The major issue for growers is the availability of labor. There is pessimism about attracting more Jocotepec-area seasonal workers, and few prospects for mechanical harvesting. There are perhaps three labor options:
- Local youth. Relax seemingly strict Mexican laws that prohibit under-18 year olds from working in agriculture for wages. The minimum school-leaving and working age in Mexico has been 15 since 2014, versus 16 in the US. Mexican growers producing for export said they do not hire Mexican youth who are 16 and 17.
- Internal migrants. Indigenous people are often subsistence farmers willing to be seasonal farm workers away from home. CDI, the Mexican Commission for the Development of Indigenous Peoples, reported almost 26 million indigenous people in 2015, up from 16 million in 2010 (the 2010 census made it easier to self-declare indigenous ancestry). In Oaxaca and Yucatan, two-thirds of residents are indigenous.
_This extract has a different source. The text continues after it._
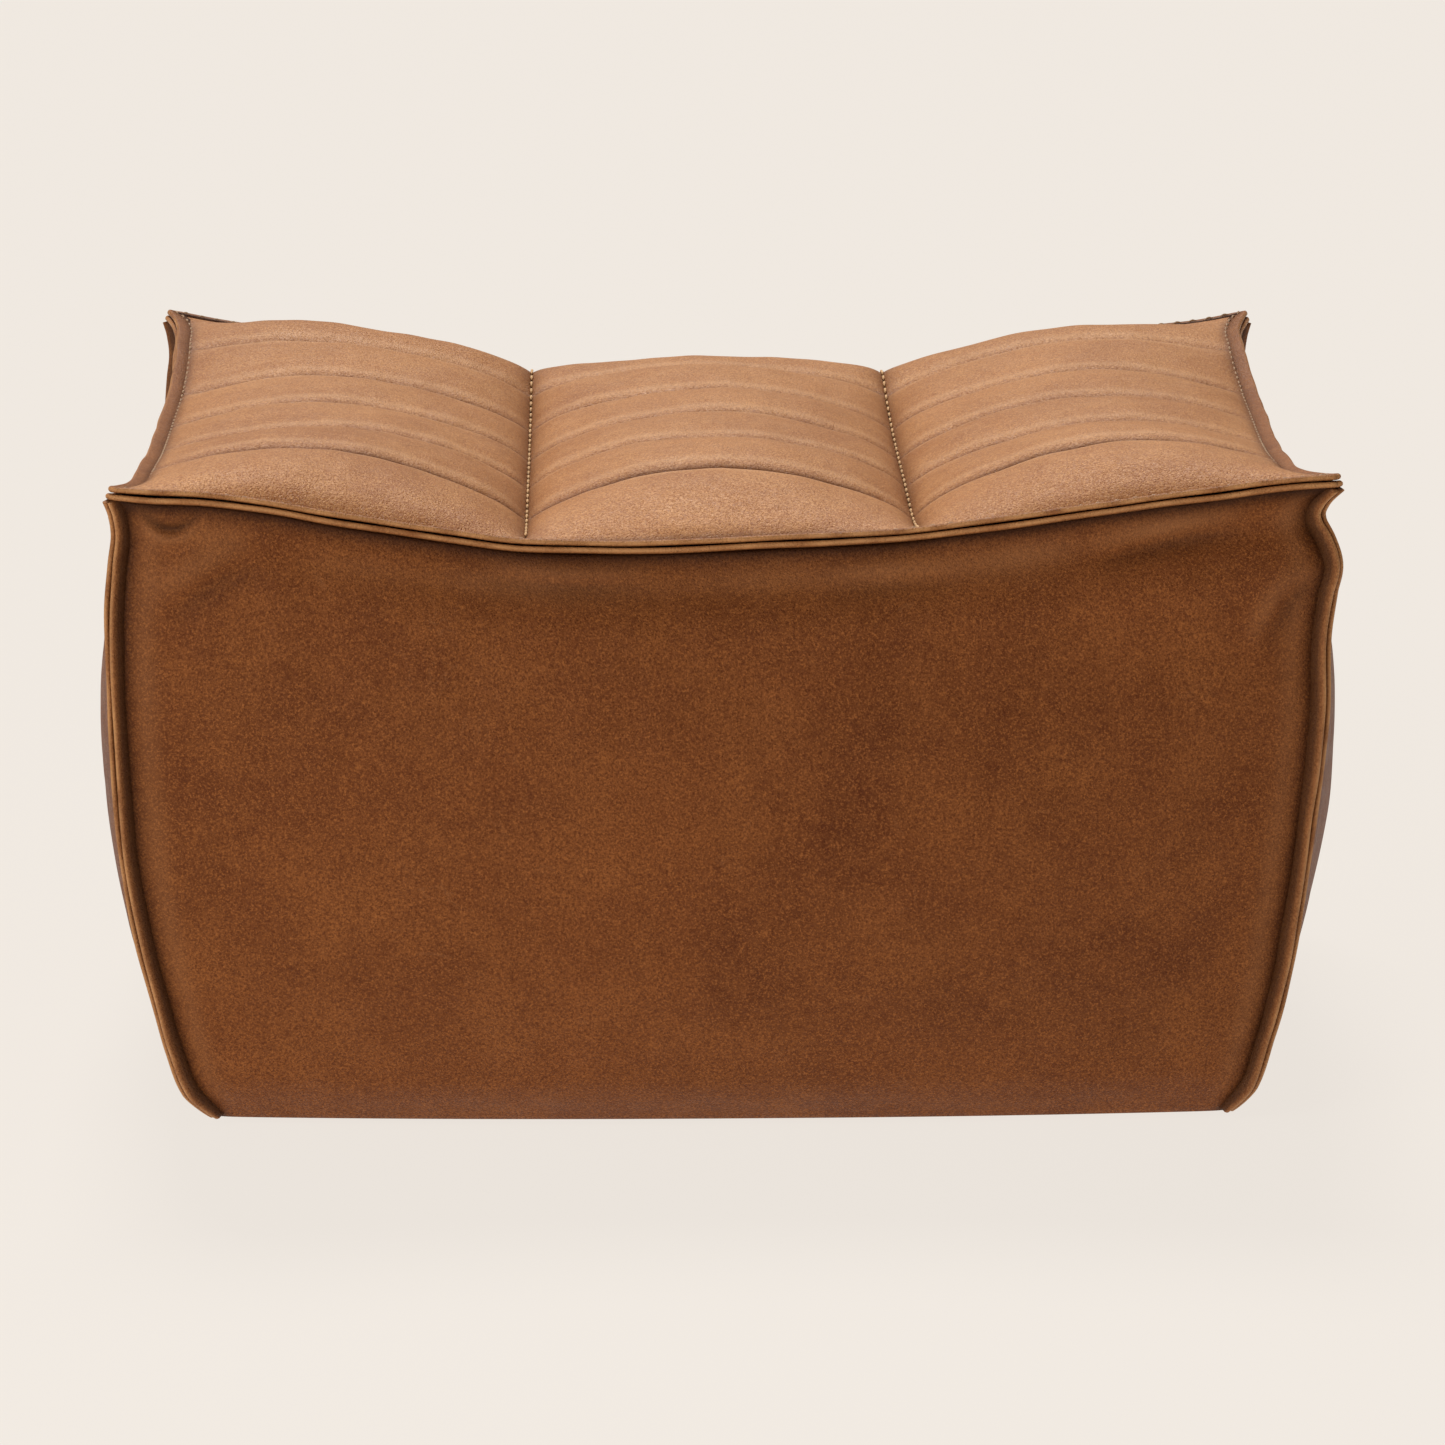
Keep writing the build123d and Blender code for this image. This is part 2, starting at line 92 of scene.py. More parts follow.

Berry growers are recruiting indigenous workers to fill seasonal jobs, but the LA Times in December 2014 identified abuses during recruitment and while employed as major issues, primarily because of fees charged to workers, recruiters acting as supervisors and withholding wages, and poor housing and food. Keeping the recruitment, employment, and housing of internal migrants “clean” will be a challenge as the number of migrants increases.
- Guest workers. Mexico allows farmers in Chiapas to employ Guatemalan guest workers, and a 2016 KNOMAD survey found that these legal Guatemalans had relatively low migration costs. The ILO had a project on fair recruitment of Guatemalan guest workers in 2015. Guatemalan guest workers could spread to other areas of Mexico.
We observed substrate raspberries, which are planted in 7 or 10-liter buckets or pots and moved between coolers and the field. After bearing fruit, the canes are cut to 3-feet and taken to coolers before being returned to fields. The fields under the plastic hoops are very clean, providing flat surfaces for workers.